I’ve always loved the Waste Management Phoenix Open. I love the setting, the colour, the noise, and the crowd. And I especially love its par-3 16th, the famous stadium hole.

It’s not for everyone. I get that. It can be over the top, the reaction from the stands is often abrasive and a good chunk of the patrons are half-pissed. It’s probably a purist’s idea of hell; more chance of spotting a drunken spectator ablaze than a blazer. But that’s why this event welcomes over 700,000 people through the turnstiles each year where others don’t. In golf, there’s simply nothing like it.

The Phoenix Open is as close to Happy Gilmore as golf has dared to venture. The 1996 cult classic film introduced more new faces to the game than any modern missionary and the spirit of Gilmore’s golfing revolution lives on each year in Phoenix.

You won’t catch two big fat naked bikers in the woods off 17 having sex but then TPC Scottsdale is desert country and a cactus is not to be trifled with. Still, you’re as likely to be heckled as you are praised as you attempt to navigate the par-3 16th, and a field boasting the game’s #1 in Rahm, alongside the likes of Thomas, Koepka, Cantlay, Hovland, Spieth and Matsuyama proves that players are fine with that. Hell, they love it too.

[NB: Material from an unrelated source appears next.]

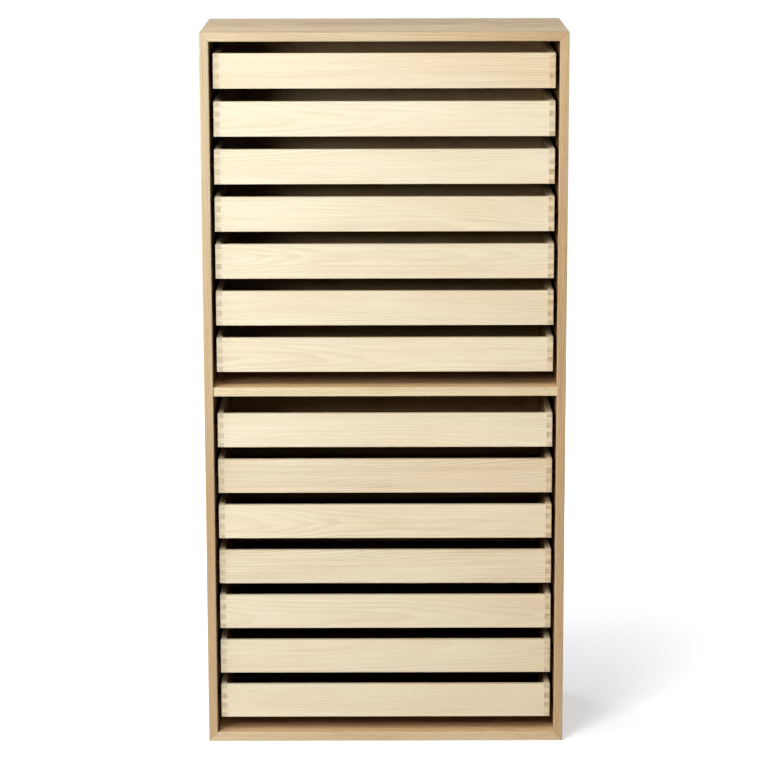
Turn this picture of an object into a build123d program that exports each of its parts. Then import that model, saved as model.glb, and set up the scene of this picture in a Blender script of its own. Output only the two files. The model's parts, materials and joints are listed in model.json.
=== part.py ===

I look forward to the Phoenix Open every year but this year I felt like I needed it. A shadow looms over golf at the minute. An uninspiring breakaway league that served up an atmosphere last week in Saudi more funeral than festive.

And I don’t care if players are offered a billion dollars to join a Super League. I remain adamant there’s still things money can’t buy, like the energy from a crowd that could power a small city. An electricity, at least on last week’s evidence, that these players will go without should they take the money and run. The same players who I bet fell in love with the game for the same reasons I did, emulating their heroes on the putting green of the local club and imagining the roar of their adoring fans when they hole the one to win The Open.

That’s the hope I cling to anyway, but maybe I’m wrong. Maybe listening to the Red Sea breathe as another million lands in your bank account with each splash of its swell is heaven here on earth. Not for me though, a hopeless romantic fool of a golf fan who’d sooner join Chubbs in the one hand club and let a damn alligator bite my paw off than watch the soul being ripped from the sport because of “obnoxious greed”.

As Happy Gilmore told Bob Barker, the price is wrong, b*tch.